Tampa Bay Buccaneers: It's interesting that it took the Bucs their fifth home game to finally get their first home win of the season. Doug Martin has been out for a good portion of the season, but Tampa Bay has gotten good production from Mike Evans, who has 745 receiving yards and eight touchdowns. Tampa Bay has also been sneaky-good on third downs, only yielding conversions 36.5% of the time. The Bucs will need to work on their secondary and stopping the run, though.
Los Angeles Rams: Todd Gurley's been a disappointment so far. There are calls for Jared Goff to start. Los Angeles just gave "Mr. 8-8" Jeff Fisher a contract extension. Yet, here are the Rams at 4-5 and in the thick of the playoff race. 
New York Jets: If there's one thing that's going right for the Jets, it's stopping the game in the trenches. Gang Green's fifth in the NFL in rushing yards allowed with 729 and fourth in yards allowed per game with 3.5. Sadly, that's the only thing aside from the run game that has been a positive for the Jets.

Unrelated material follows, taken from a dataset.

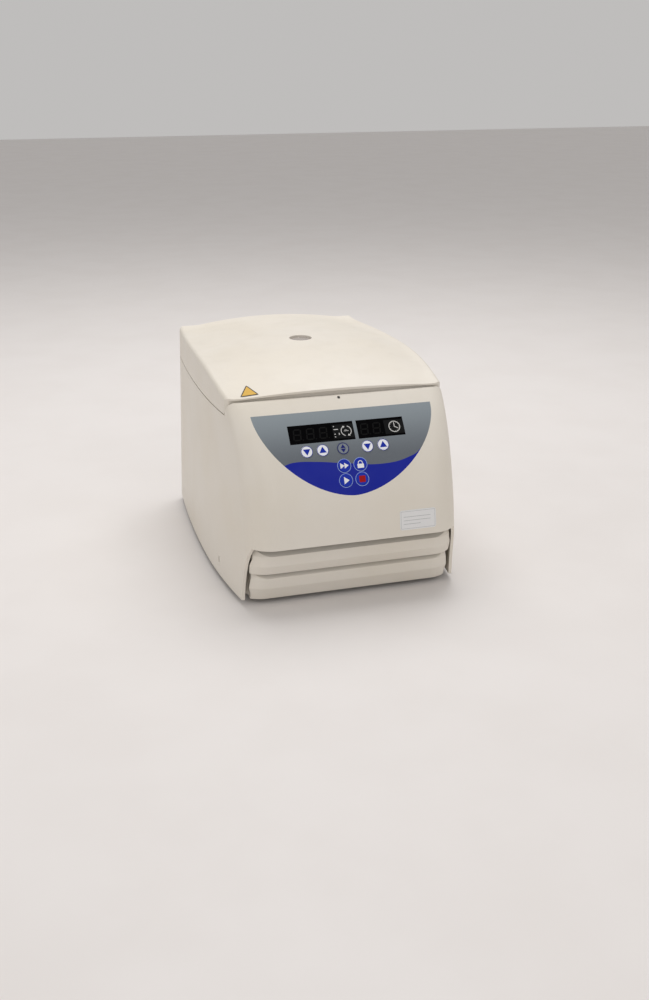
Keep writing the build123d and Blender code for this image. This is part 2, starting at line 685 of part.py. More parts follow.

Chicago Bears: John Fox's seat keeps getting hotter as the Bears are looking at another lackluster season. Unable to convert third downs (33 conversions, tied for 30th in the NFL), the Bears have a myriad of problems to deal with before they ever become relevant again. At least the Blackhawks are doing well.
San Francisco 49ers: Chin up, Niner fans. Your team doesn't get called for a lot of penalties (fewest penalty yards in the NFL with 322). You might have a team that doesn't have a lot of talent and a head coach that should be coaching at the collegiate level. But hey, at least you aren't the Browns.
Jacksonville Jaguars: This was supposed to be the year that Jacksonville took that next step. Unfortunately, those plans have stalled as the Jaguars have limped to a 2-7 record. Jacksonville has had limited success getting first downs (21st in the NFL with 168) and converting third downs (worst in the NFL with 31.4%). Luckily, the AFC South is putrid. Every team, the Jaguars included, has a chance to take the division crown.
Cleveland Browns: Again, this is one season that Browns fans will want to forget. Will they make it to 0-16?